Characteristics and Surgical Outcomes of Patients With Late Presentation of Anomalous Left Coronary Artery From the Pulmonary Artery: A Multicenter Study
David M Kwiatkowski 1, Christopher W Mastropietro 2, Katherine Cashen 3, Saurabh Chiwane 4, Saul Flores 5, Ilias Iliopoulos 6, Karan B Karki 7, Karl Migally 8, Monique R Radman 9, Christine M Riley 10, Peter Sassalos 11, Jennifer Smerling 12, John M Costello 13, Collaborative Research from the Pediatric Cardiac Intensive Care Society Investigators
PMID: 32858217; DOI: 10.1053/j.semtcvs.2020.08.014
Take Home Points
- 29% of patients with ALCAPA in this large, retrospective, multicenter cohort study presented at greater than one year of age.
- Patients presenting at >1 year of age had excellent intermediate term survival (no mortalities in this series.)
- 11% of patients presenting with ALCAPA at greater than 1 year of age presented with cardiac arrest.
- Although severe LV dysfunction was less common for patients presenting at greater than 1 year than for those presenting at less than 1-year, chronic arrythmia and mitral regurgitation were common.
Commentary from Dr. Barry Deatrick (Baltimore, MD, USA), section editor of Congenital Heart Surgery Journal Watch: Although most patients with anomalous left coronary artery from the pulmonary artery (ALCAPA) present with heart failure or shock in the first months of life, a population of patients who develop extensive collateralization do not present with acute myocardial ischemia. Most previous studies of this population are small, and limited to single center studies. The authors of this study sought to characterize the clinical presentation, outcomes of patients who underwent ALCAPA repair older than 1 year of age with the collective experience from 21 congenital heart centers over 10 years. They hypothesized that this older cohort would present with different clinical symptoms and have different postoperative outcomes than a younger cohort.

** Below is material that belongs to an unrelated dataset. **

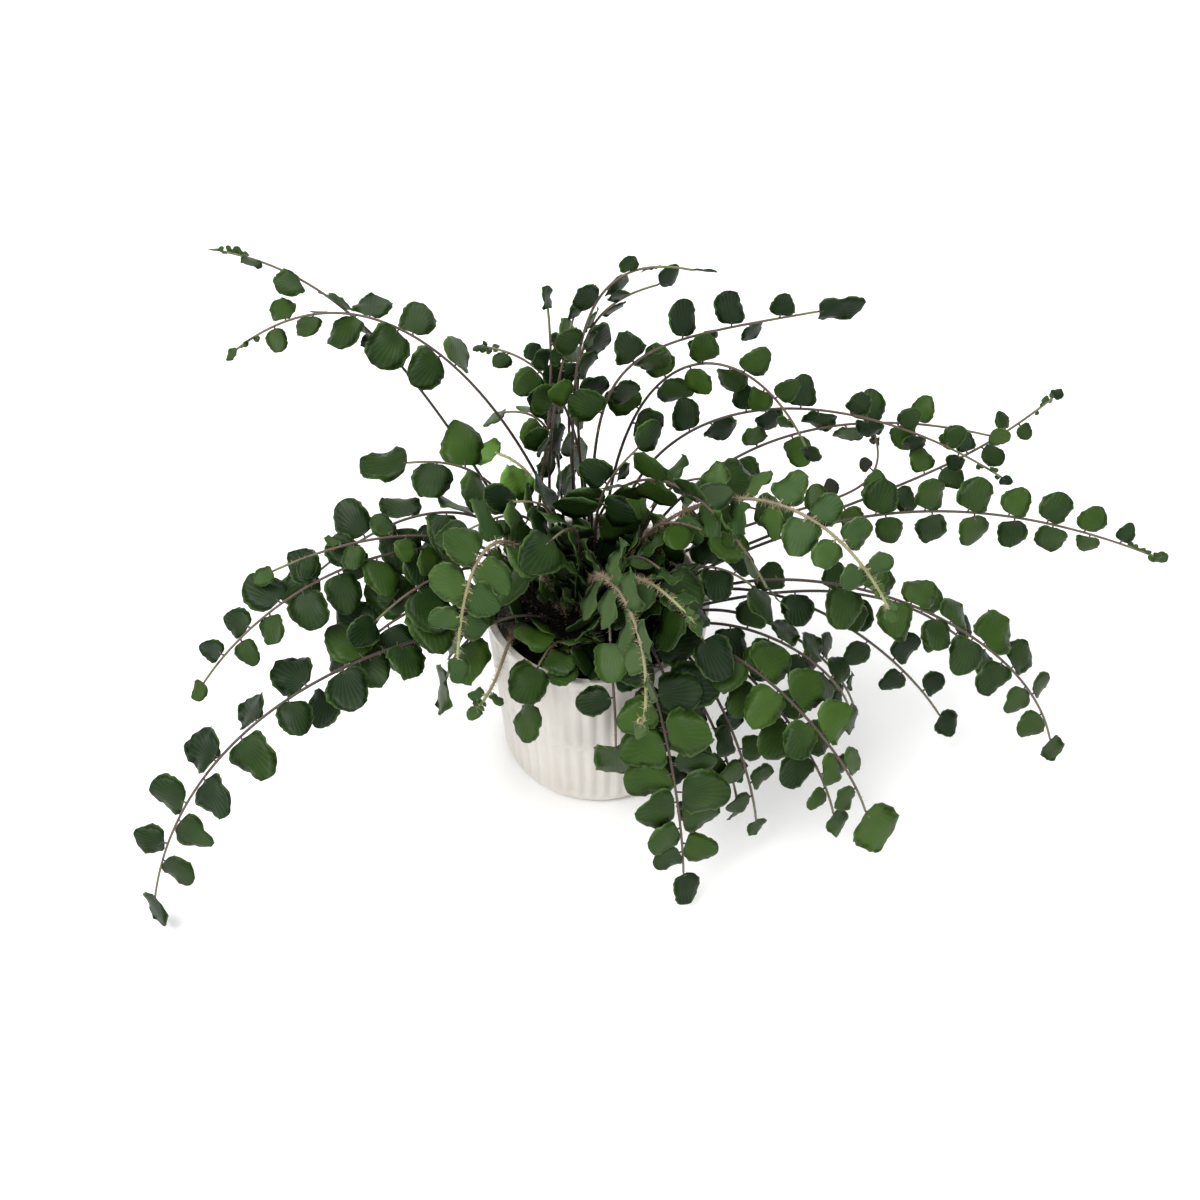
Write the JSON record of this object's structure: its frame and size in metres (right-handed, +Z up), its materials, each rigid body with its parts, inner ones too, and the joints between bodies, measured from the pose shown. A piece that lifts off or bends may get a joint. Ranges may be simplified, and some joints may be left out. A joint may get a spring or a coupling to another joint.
{
  "type": "potted cliff brake fern",
  "caption": "House plant: a round ribbed planter filled with soil, with arching wiry fronds of small round leaflets spreading over its rim.",
  "frame": {"origin": "middle of the pot's flat underside, on the pot's axis", "axes": "+Z up along the pot's axis; -Y faces the picture's camera; +X to the right as seen there, along the plant's widest spread"},
  "size_m": [0.544, 0.2813, 0.2961],
  "materials": {
    "pot": "warm white satin glaze",
    "soil": "dark crumbly potting mix",
    "frond": "dark green, faintly satin leaflets on dark brown wiry stems",
    "young_frond": "lighter green leaflets on hairy straw-green stems"
  },
  "bodies": {
    "root": {"pot": "pot", "soil": "soil", "frond_left_01": "frond", "frond_left_02": "frond", "frond_left_03": "frond", "frond_left_04": "frond", "frond_left_05": "frond", "frond_left_06": "frond", "frond_left_07": "frond", "frond_left_08": "frond", "frond_left_09": "frond", "frond_left_10": "young_frond", "frond_left_11": "young_frond", "frond_left_12": "frond", "frond_up_01": "frond", "frond_up_02": "frond", "frond_up_03": "frond", "frond_up_04": "frond", "frond_up_05": "frond", "frond_up_06": "frond", "frond_up_07": "frond", "frond_up_08": "young_frond", "frond_right_01": "frond", "frond_right_02": "frond", "frond_right_03": "frond", "frond_right_04": "frond", "frond_right_05": "frond", "frond_right_06": "frond", "frond_right_07": "frond", "frond_right_08": "frond", "frond_right_09": "frond", "frond_right_10": "young_frond", "frond_right_11": "frond", "frond_right_12": "frond", "frond_right_13": "frond", "frond_right_14": "frond", "frond_front_01": "frond", "frond_front_02": "frond", "frond_front_03": "frond", "frond_front_04": "frond", "frond_front_05": "frond", "frond_front_06": "frond", "frond_front_07": "frond", "frond_front_08": "young_frond", "frond_front_09": "young_frond", "frond_front_10": "frond", "frond_front_11": "frond", "frond_crown_01": "frond", "frond_crown_02": "frond", "frond_crown_03": "frond", "frond_crown_04": "frond", "frond_crown_05": "frond", "frond_crown_06": "frond", "frond_crown_07": "frond", "frond_crown_08": "frond", "frond_crown_09": "frond", "frond_crown_10": "frond", "frond_crown_11": "frond", "frond_crown_12": "frond"}
  },
  "joints": []
}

A multicenter retrospective cohort study including all patients who underwent initial coronary artery surgery for ALCAPA between January 2009 and March 2018 (21 centers; 248 patients). Patients who underwent surgical correction at an age > 365 days were identified. Patients with ARCAPA, single coronary, or other significant cardiac lesions were excluded. Of the 248 patients identified, 72 underwent operation at greater than 1 year of age. The median age in this group was 8.3 years, 15 of whom were older than 18. There was no correlation between the degree of LV dysfunction, and the severity of mitral regurgitation. 11% presented with cardiac arrest, and 4% presented in cardiogenic shock. 35% of patients had been admitted to the hospital for another diagnosis, and 44% of these patients were discharged without the diagnosis of ALCAPA being made. Compared to the younger patients, patients in the older cohort were more likely to present after cardiac arrest, but less likely to present with respiratory failure or shock, and less likely to require preoperative inotropic or ventilatory support. No patients received transplantation during the study, although one was listed. At 1-year follow-up, only 5% had moderate or worse systolic dysfunction, and 19% had moderate or worse mitral regurgitation. Among the 13 patients who presented with moderate or worse LV systolic dysfunction, recovery was seen in 15% by discharge, 89% by 1-year and 90% by 3-year follow-up.
The authors concluded that patients who presented with ALCAPA older than 1 year of age were more likely to present with cardiac arrest than the younger cohort, the majority of patients who presented older did not have ventricular dysfunction, MR or LV dilation. Further, they confirmed that outcome of repair after 1 year of age is associated with good intermediate term outcome, and recommend continued follow-up to assess long term outcome.